I learned freedom as discipline.
My being a mothering-sister didn’t really bother me until I also wanted to be the child that I am but was not given permission to be that. I wanted to be able to get in trouble in school and simply get my ears pulled too. Or go to the park and play all afternoon after school but I either had to babysit or help braid hair in the family African hair braiding salon.
I can never take away anything from my mother as she did her damndest in unfamiliar territory without the help of family either. So, I definitely take pride in helping out in the best way I knew
possible. Being a mothering-sister and making sure I wasn’t one to be worried about. But the little girl in me, she still wishes she’d received softness. Gentleness. And that is why now, I require gentleness.
I have begun to mother myself. I realized recently that the care I always desired—and always gave to others—was care I had available to myself all along.

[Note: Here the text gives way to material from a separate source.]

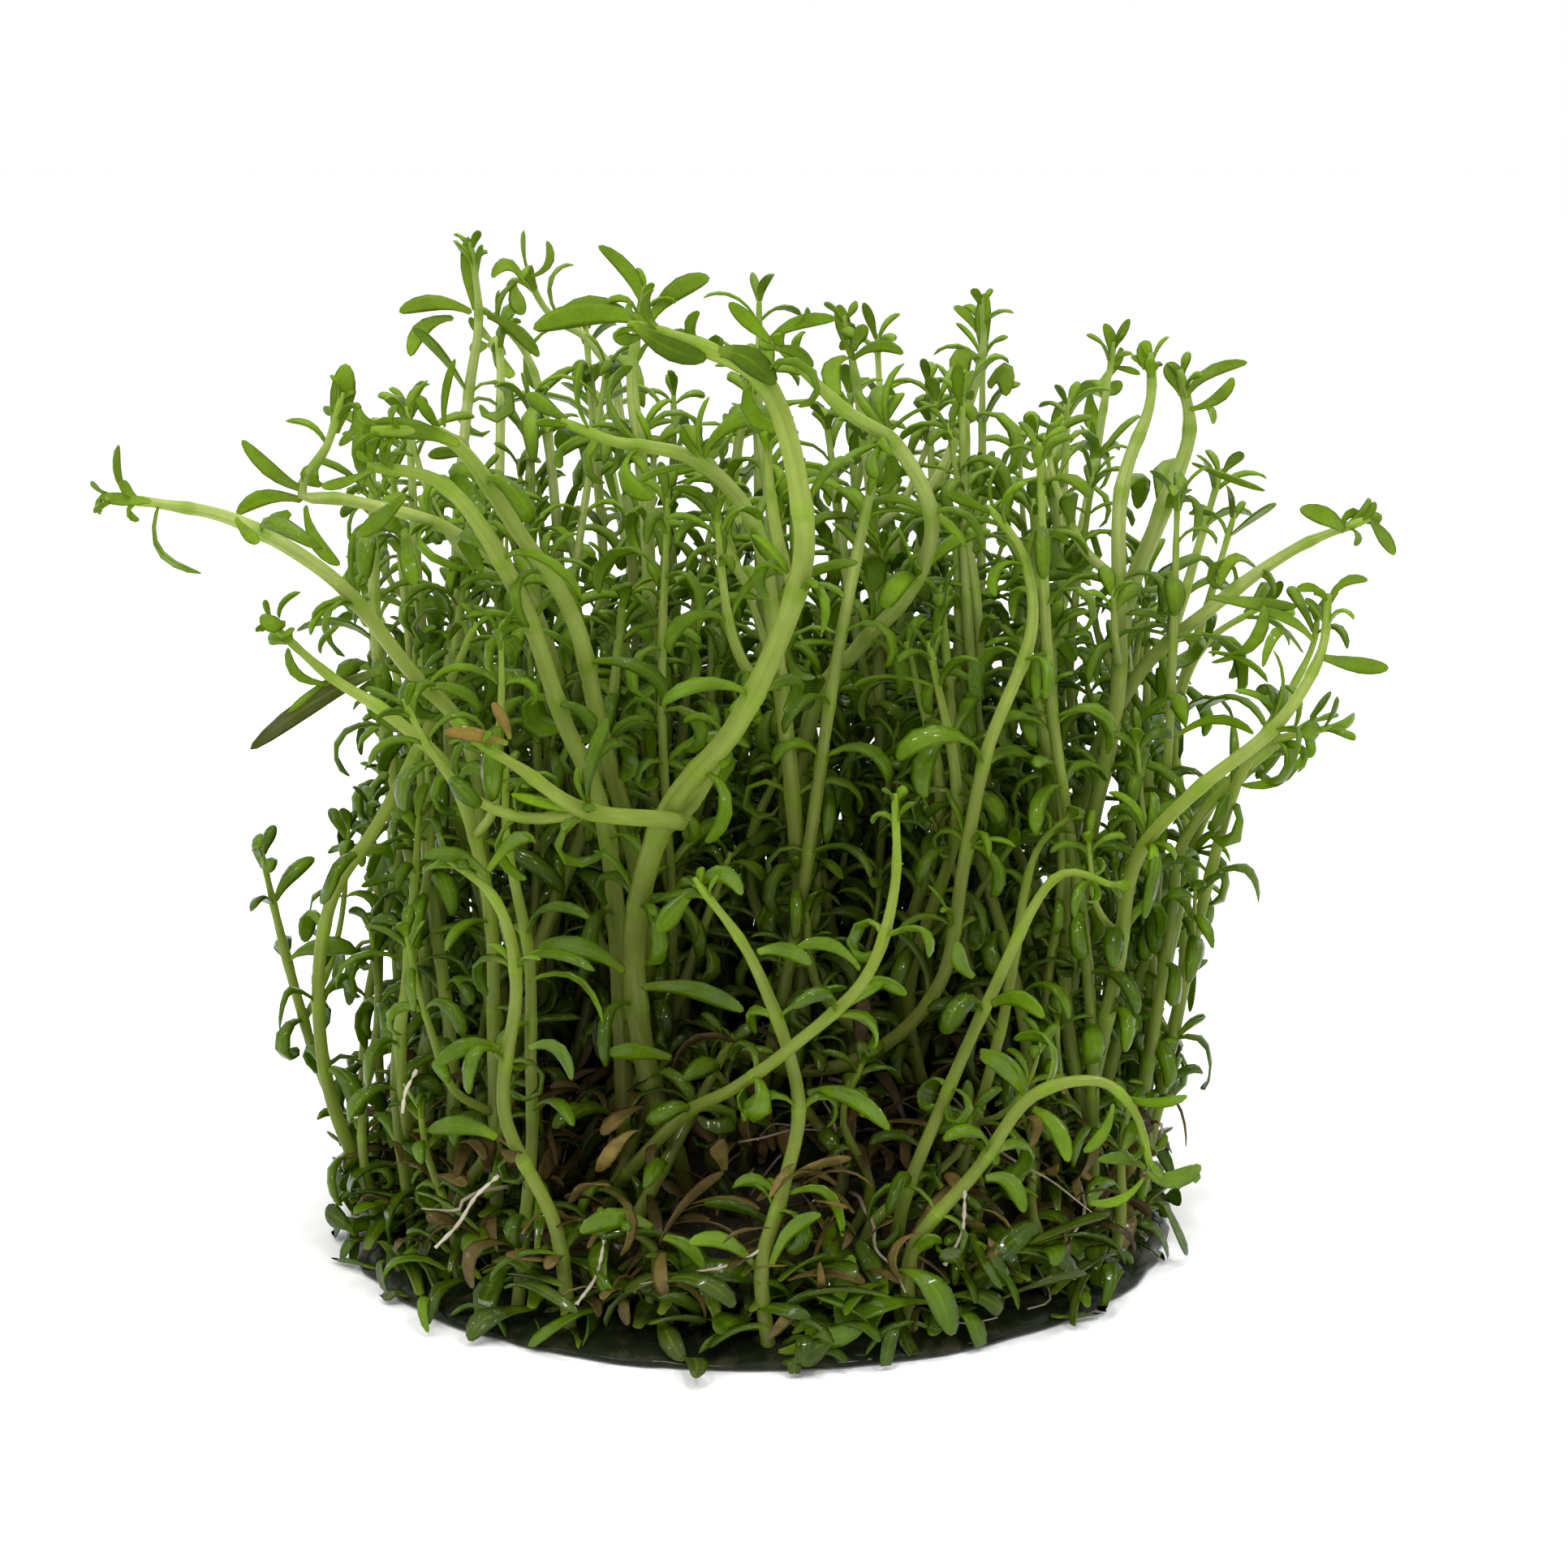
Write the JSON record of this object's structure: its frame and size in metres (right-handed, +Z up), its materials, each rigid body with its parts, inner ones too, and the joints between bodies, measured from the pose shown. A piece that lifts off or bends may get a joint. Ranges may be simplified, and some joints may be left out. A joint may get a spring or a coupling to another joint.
{
  "type": "tissue-culture clump of narrow-leaved stem aquarium plants",
  "caption": "Clump of slender leafy aquarium stems rising and spreading from a thin round pad of culture gel and a mat of roots, as taken out of its culture cup.",
  "frame": {"origin": "middle of the gel pad's flat underside, on the surface it rests on", "axes": "+Z up along the stems; -Y is the side shown in front; +X to the right seen from there"},
  "size_m": [0.0884, 0.0844, 0.075],
  "materials": {
    "gel": "wet, glossy, almost black green",
    "root_mat": "damp brown dead leaves and roots",
    "shoot": "pale yellow-green smooth stems with fresh green fleshy leaves, damp",
    "dead_leaf": "brown, blotched, damp",
    "root": "cream, fine, damp"
  },
  "bodies": {
    "root": {"gel_pad": "gel", "root_mat": "root_mat", "plantlet_front_1": "shoot", "plantlet_front_2": "shoot", "plantlet_front_3": "shoot", "plantlet_front_4": "shoot", "plantlet_front_5": "shoot", "plantlet_front_6": "shoot", "plantlet_front_7": "shoot", "plantlet_front_8": "shoot", "plantlet_front_9": "shoot", "plantlet_front_10": "shoot", "plantlet_front_11": "shoot", "plantlet_heart_1": "shoot", "plantlet_heart_1_fork": "shoot", "plantlet_heart_2": "shoot", "plantlet_heart_3": "shoot", "plantlet_heart_4": "shoot", "plantlet_heart_5": "shoot", "plantlet_heart_6": "shoot", "plantlet_heart_7": "shoot", "plantlet_left_1": "shoot", "plantlet_left_2": "shoot", "plantlet_left_3": "shoot", "plantlet_left_4": "shoot", "plantlet_left_5": "shoot", "plantlet_right_1": "shoot", "plantlet_right_2": "shoot", "plantlet_right_3": "shoot", "plantlet_right_4": "shoot", "plantlet_right_5": "shoot", "plantlet_right_6": "shoot", "plantlet_crown_1": "shoot", "plantlet_crown_2": "shoot", "plantlet_crown_3": "shoot", "plantlet_crown_4": "shoot", "plantlet_crown_5": "shoot", "plantlet_crown_6": "shoot", "plantlet_crown_7": "shoot", "plantlet_crown_8": "shoot", "plantlet_crown_9": "shoot", "plantlet_crown_10": "shoot", "plantlet_crown_11": "shoot", "plantlet_crown_12": "shoot", "plantlet_back_1": "shoot", "plantlet_back_2": "shoot", "plantlet_back_3": "shoot", "plantlet_back_4": "shoot", "plantlet_back_5": "shoot", "plantlet_back_6": "shoot", "plantlet_back_7": "shoot", "plantlet_back_8": "shoot", "plantlet_back_9": "shoot", "plantlet_back_10": "shoot", "plantlet_back_11": "shoot", "plantlet_back_12": "shoot", "plantlet_back_13": "shoot", "plantlet_back_14": "shoot", "plantlet_back_15": "shoot", "plantlet_back_16": "shoot"}
  },
  "joints": []
}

The ocean never goes thirsty.
It is in me. That is why I have always had the desire.
I have love and give love therefore, I am love and loved.
I require gentleness and I make it known.
I tell Mother Nature everyday, woman, I require gentleness.
I demand kindness of myself to myself and I mother myself for myself. I hold baby me dearly and all that I do now, with love, is for me.







Thank you for this, it resonates. I’m an only daughter of hardworking Caribbean immigrants. The women in my family moved to the US as nannies and elder care workers for other families. They worked their asses off at work and at home and expected the same of us. I was one of the oldest children, so I was often the mother to my cousins while the adults worked. Rest was not concept. I’m finally learning in my 40s to rest.